Angular Momentum and the Formation of Stars and Black Holes

TL;DR

This paper discusses how gravitational interactions are crucial in redistributing angular momentum during the formation of stars and black holes, suggesting a complex and dynamic process that influences mass ratios and system properties.

Contribution

It proposes that gravitational interactions with other objects are key to angular momentum redistribution, challenging simpler models of star and black hole formation.

Findings

Gravitational interactions facilitate angular momentum removal.

Formation processes are more dynamic and chaotic than previously thought.

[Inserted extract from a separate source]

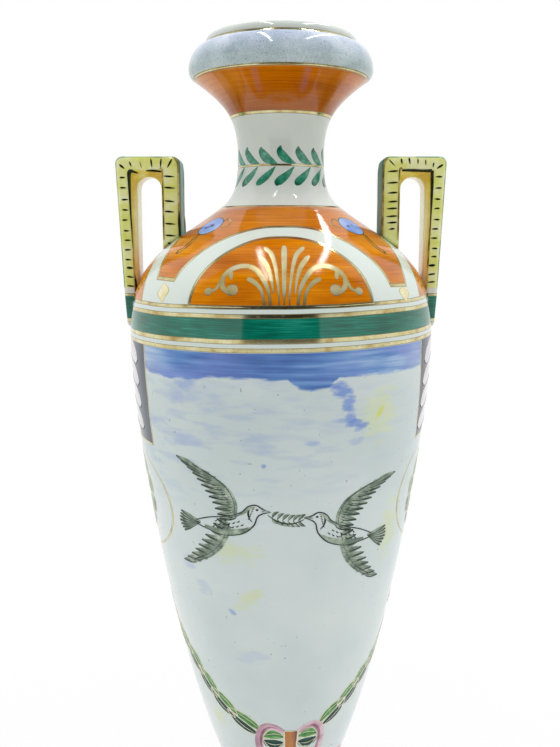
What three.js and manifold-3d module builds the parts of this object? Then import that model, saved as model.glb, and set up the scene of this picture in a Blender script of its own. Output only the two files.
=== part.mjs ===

Implications for mass ratios and black hole sizes in galaxies.

Abstract

The formation of compact objects like stars and black holes is strongly constrained by the requirement that nearly all of the initial angular momentum of the diffuse material from which they form must be removed or redistributed during the formation process. The mechanisms that may be involved and their implications are discussed for (1) low-mass stars, most of which probably form in binary or multiple systems; (2) massive stars, which typically form in clusters; and (3) supermassive black holes that form in galactic nuclei. It is suggested that in all cases, gravitational interactions with other stars or mass concentrations in a forming system play an important role in redistributing angular momentum and thereby enabling the formation of a compact object. If this is true, the formation of stars and black holes must be a more complex, dynamic, and chaotic process than in standard models. The gravitational interactions that redistribute angular momentum tend to couple the mass of a forming object to the mass of the system, and this may have important implications for mass ratios in binaries, the upper stellar IMF in clusters, and the masses of supermassive black holes in galaxies.